Real-time speech-to-text streaming via WebSocket for live transcription.

Overview

The WebSocket STT service enables real-time audio transcription with:

  • Partial Results: Get interim transcripts for responsive UIs
  • Word Timing: Word-level timestamps and confidence scores
  • Language Detection: Automatic language identification
  • Low Latency: Stream audio as it's captured

Basic Usage

// Connect to WebSocket STT
conn, err := client.WebSocketSTT().Connect(ctx, nil)
if err != nil {
    log.Fatal(err)
}
defer conn.Close()

// Send audio chunks
go func() {
    for {
        audioChunk := captureAudio() // Your audio capture function
        if err := conn.SendAudio(audioChunk); err != nil {
            return
        }
    }
}()

// Receive transcripts
for transcript := range conn.Transcripts() {
    if transcript.IsFinal {
        fmt.Println("Final:", transcript.Text)
    } else {
        fmt.Println("Partial:", transcript.Text)
    }
}

With Options

opts := &elevenlabs.WebSocketSTTOptions{
    // Scribe model for transcription
    ModelID: "scribe_v1",

    // Audio settings
    SampleRate: 16000,
    Encoding:   "pcm_s16le",

    // Enable partial/interim results
    EnablePartials: true,

    // Get word-level timing
    EnableWordTimestamps: true,

    // Specify language (or leave empty for auto-detect)
    LanguageCode: "en",
}

conn, err := client.WebSocketSTT().Connect(ctx, opts)

Streaming from Microphone

// Connect to STT
conn, err := client.WebSocketSTT().Connect(ctx, &elevenlabs.WebSocketSTTOptions{
    SampleRate:           16000,
    Encoding:             "pcm_s16le",
    EnablePartials:       true,
    EnableWordTimestamps: true,
})
if err != nil {
    log.Fatal(err)
}
defer conn.Close()

// Stream microphone audio
go func() {
    for {
        chunk, err := microphone.Read()
        if err != nil {
            conn.EndStream()
            return
        }
        conn.SendAudio(chunk)
    }
}()

// Display transcripts
for transcript := range conn.Transcripts() {
    if transcript.IsFinal {
        fmt.Printf("\n[FINAL] %s\n", transcript.Text)
    } else {
        fmt.Printf("\r[...] %s", transcript.Text)
    }
}

Using StreamAudio Helper

// Create audio input channel
audioStream := make(chan []byte)

// Start streaming (handles EndStream automatically)
transcriptOut, errOut := conn.StreamAudio(ctx, audioStream)

// Send audio chunks
go func() {
    defer close(audioStream)
    for {
        chunk := captureAudio()
        audioStream <- chunk
    }
}()

// Receive transcripts
for transcript := range transcriptOut {
    fmt.Println(transcript.Text)
}

// Check for errors
if err := <-errOut; err != nil {
    log.Printf("streaming error: %v", err)
}

Word-Level Timing

for transcript := range conn.Transcripts() {
    if transcript.IsFinal && len(transcript.Words) > 0 {
        fmt.Printf("Transcript: %s\n", transcript.Text)
        fmt.Printf("Language: %s\n", transcript.LanguageCode)
        fmt.Printf("Confidence: %.2f\n", transcript.Confidence)

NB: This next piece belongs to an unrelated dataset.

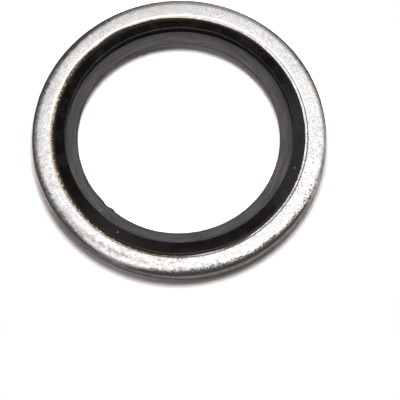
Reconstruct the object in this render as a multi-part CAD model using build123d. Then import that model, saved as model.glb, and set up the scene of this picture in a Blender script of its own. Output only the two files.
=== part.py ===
# Self-centring bonded sealing washer for a G 3/4 pipe thread.
# A flat steel ring holds a rubber seal that is moulded into its bore.  The seal has a rounded
# lip on each side, standing proud of the steel, and a thin flexible web at mid thickness whose
# hole is smaller than the thread, so that the washer centres itself and stays on the bolt.
# Both pieces are bodies of revolution about Z, and are the same above and below mid thickness.
# Origin: centre of the bore, at mid thickness.  Units: mm.
import os
from math import asin, atan2, cos, degrees, hypot, radians, sin

from build123d import *

# Widths, from the thread outwards
lip_bore = 27.28             # clear diameter between the lips, a little over the thread's crests
web_reach = 1.58             # how far the web reaches in from the lips: its hole is 24.12 across
seal_width = 1.31            # rubber from the lips' inner wall to the steel, whose bore is 29.90
ring_width = 2.55            # steel from its bore to its rim, which is 35.00 across

# Steel ring
ring_thickness = 2.50        # from face to face
corner_width = 0.70          # outer corners: how far the rounding reaches across a face
corner_depth = 0.50          # outer corners: how far the rounding reaches down the rim
corner_split = 50.0          # turn of the corner's broad arc, in degrees; the tight arc turns the rest
land_width = 0.35            # band pressed down round the bore, where the mould closes on the ring
land_depth = 0.05            # how far the band lies below the face
land_riser = 0.05            # width of the slope from the band up to the face

# Rubber seal
lip_height = 0.35            # how far a lip stands proud of the steel face
lip_radius = 0.14            # rounding of the lip's crest
crest_turn = 50.0            # turn of that rounding, in degrees; a bevel joins it to the inner wall
foot_drop = 0.04             # how far the rubber's edge on the bore lies below the band
web_thickness = 1.00         # web, from side to side
web_edge_break = 0.16        # corner cut of the web's free edge
web_root_fillet = 0.12       # sloped fillet where the web meets the lips' inner wall

# Radii, and heights above mid thickness
wall_radius = lip_bore / 2
web_radius = wall_radius - web_reach
bond_radius = wall_radius + seal_width
rim_radius = bond_radius + ring_width
face_height = ring_thickness / 2
band_height = face_height - land_depth
foot_height = band_height - foot_drop
crest_height = face_height + lip_height
web_height = web_thickness / 2


def turned(*upper_edges):
    """Ring whose section is the outline above mid thickness and the same outline below it."""
    upper = Curve() + list(upper_edges)
    section = make_face(upper + mirror(upper, about=Plane.XZ))
    return revolve(Plane.XZ * section, axis=Axis.Z)


def oval_corner(face_end, width, depth):
    """Two tangent arcs, broad off the face and tight on to the rim, as tumbling leaves a corner."""
    start = radians(90 - corner_split)
    spread = (width - depth) / (cos(start) + sin(start) - 1)
    tight = depth - spread * (1 - sin(start))
    broad = tight + spread
    broad_centre = (face_end[0], face_end[1] - broad)
    tight_centre = (face_end[0] + width - tight, face_end[1] - depth)
    broad_arc = CenterArc(broad_centre, broad, 90 - corner_split, corner_split)
    tight_arc = CenterArc(tight_centre, tight, 0, 90 - corner_split)
    return [broad_arc, tight_arc]


def steel_ring():
    """Stamped flat ring with rounded outer corners and a pressed band round its bore."""
    band_radius = bond_radius + land_width
    face_end = (rim_radius - corner_width, face_height)
    bore_wall_band_and_face = Polyline(
        (bond_radius, 0),
        (bond_radius, band_height),
        (band_radius, band_height),
        (band_radius + land_riser, face_height),
        face_end,
    )
    corner = oval_corner(face_end, corner_width, corner_depth)
    rim = Line((rim_radius, face_height - corner_depth), (rim_radius, 0))
    return turned(bore_wall_band_and_face, *corner, rim)


def rubber_seal():
    """Moulded seal: centring web, upright inner wall, rounded lip and sloping outer flank."""
    crest_centre = (wall_radius + lip_radius, crest_height - lip_radius)
    foot = (bond_radius, foot_height)
    # The flank is the straight line from the foot that just touches the crest
    reach = foot[0] - crest_centre[0]
    drop = crest_centre[1] - foot[1]
    flank_slope = degrees(atan2(drop, reach) + asin(lip_radius / hypot(reach, drop)))
    crest = CenterArc(crest_centre, lip_radius, 90 - flank_slope, crest_turn)
    web_wall_and_bevel = Polyline(
        (web_radius, 0),
        (web_radius, web_height - web_edge_break),
        (web_radius + web_edge_break, web_height),
        (wall_radius - web_root_fillet, web_height),
        (wall_radius, web_height + web_root_fillet),
        (wall_radius, crest_centre[1]),
        crest @ 1,
    )
    flank_and_bonded_side = Polyline(crest @ 0, foot, (bond_radius, 0))
    return turned(web_wall_and_bevel, crest, flank_and_bonded_side)


os.makedirs("parts", exist_ok=True)
export_step(steel_ring(), "parts/steel_ring.step")
export_step(rubber_seal(), "parts/rubber_seal.step")
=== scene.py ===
# Self-centring bonded sealing washer: a flat steel ring with a rubber seal moulded into its bore.
# The seal has a lip on each side, which stands proud of the steel, and a thin centring web.
# Everything is in metres.  The washer's axis is Z, and its middle is the origin.
from math import asin, atan2, cos, degrees, exp, pi, radians, sin

import bmesh
import bpy
from mathutils import Euler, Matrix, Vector, noise


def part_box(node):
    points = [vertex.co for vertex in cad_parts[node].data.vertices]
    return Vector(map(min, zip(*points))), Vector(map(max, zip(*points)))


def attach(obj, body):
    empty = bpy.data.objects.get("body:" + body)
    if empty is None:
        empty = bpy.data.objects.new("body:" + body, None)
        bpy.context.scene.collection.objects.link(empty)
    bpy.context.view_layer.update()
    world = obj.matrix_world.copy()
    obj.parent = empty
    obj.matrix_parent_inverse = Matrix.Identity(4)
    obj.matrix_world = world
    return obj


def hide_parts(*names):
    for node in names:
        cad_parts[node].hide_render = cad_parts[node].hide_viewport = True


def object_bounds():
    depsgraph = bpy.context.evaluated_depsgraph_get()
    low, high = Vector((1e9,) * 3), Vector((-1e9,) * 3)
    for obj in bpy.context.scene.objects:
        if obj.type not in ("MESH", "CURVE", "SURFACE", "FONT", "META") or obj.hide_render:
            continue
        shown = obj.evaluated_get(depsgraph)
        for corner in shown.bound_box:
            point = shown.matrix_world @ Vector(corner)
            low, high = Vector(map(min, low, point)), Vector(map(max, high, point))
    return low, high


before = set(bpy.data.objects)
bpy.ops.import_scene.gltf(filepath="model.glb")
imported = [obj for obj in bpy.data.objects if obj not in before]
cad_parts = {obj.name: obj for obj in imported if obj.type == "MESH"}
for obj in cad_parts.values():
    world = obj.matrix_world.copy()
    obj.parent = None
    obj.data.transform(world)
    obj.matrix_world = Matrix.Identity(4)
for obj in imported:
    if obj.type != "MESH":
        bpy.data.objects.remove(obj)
cad_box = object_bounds()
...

        for _, word := range transcript.Words {
            fmt.Printf("  '%s': %.3fs - %.3fs (conf: %.2f)\n",
                word.Word,
                word.Start,
                word.End,
                word.Confidence)
        }
    }
}

Error Handling

// Monitor errors
go func() {
    for err := range conn.Errors() {
        log.Printf("WebSocket STT error: %v", err)
    }
}()

Options Reference

Option Type Default Description
ModelID string scribe_v1 Transcription model
SampleRate int 16000 Audio sample rate in Hz
Encoding string pcm_s16le Audio encoding format
LanguageCode string "" Expected language (auto-detect if empty)
EnablePartials bool true Enable interim results
EnableWordTimestamps bool true Include word timing
MaxAlternatives int 0 Number of alternative transcripts

Transcript Fields

Field Type Description
Text string Transcribed text
IsFinal bool True if final result
Confidence float64 Overall confidence (0-1)
Words []STTWord Word-level details
LanguageCode string Detected language
StartTime float64 Start time in seconds
EndTime float64 End time in seconds

Audio Formats

Supported audio encodings:

  • pcm_s16le - 16-bit signed little-endian PCM (recommended)
  • pcm_mulaw - 8-bit mu-law PCM (telephony)

Common sample rates:

  • 8000 Hz - Telephony
  • 16000 Hz - Voice (recommended)
  • 22050 Hz - High quality voice
  • 44100 Hz - CD quality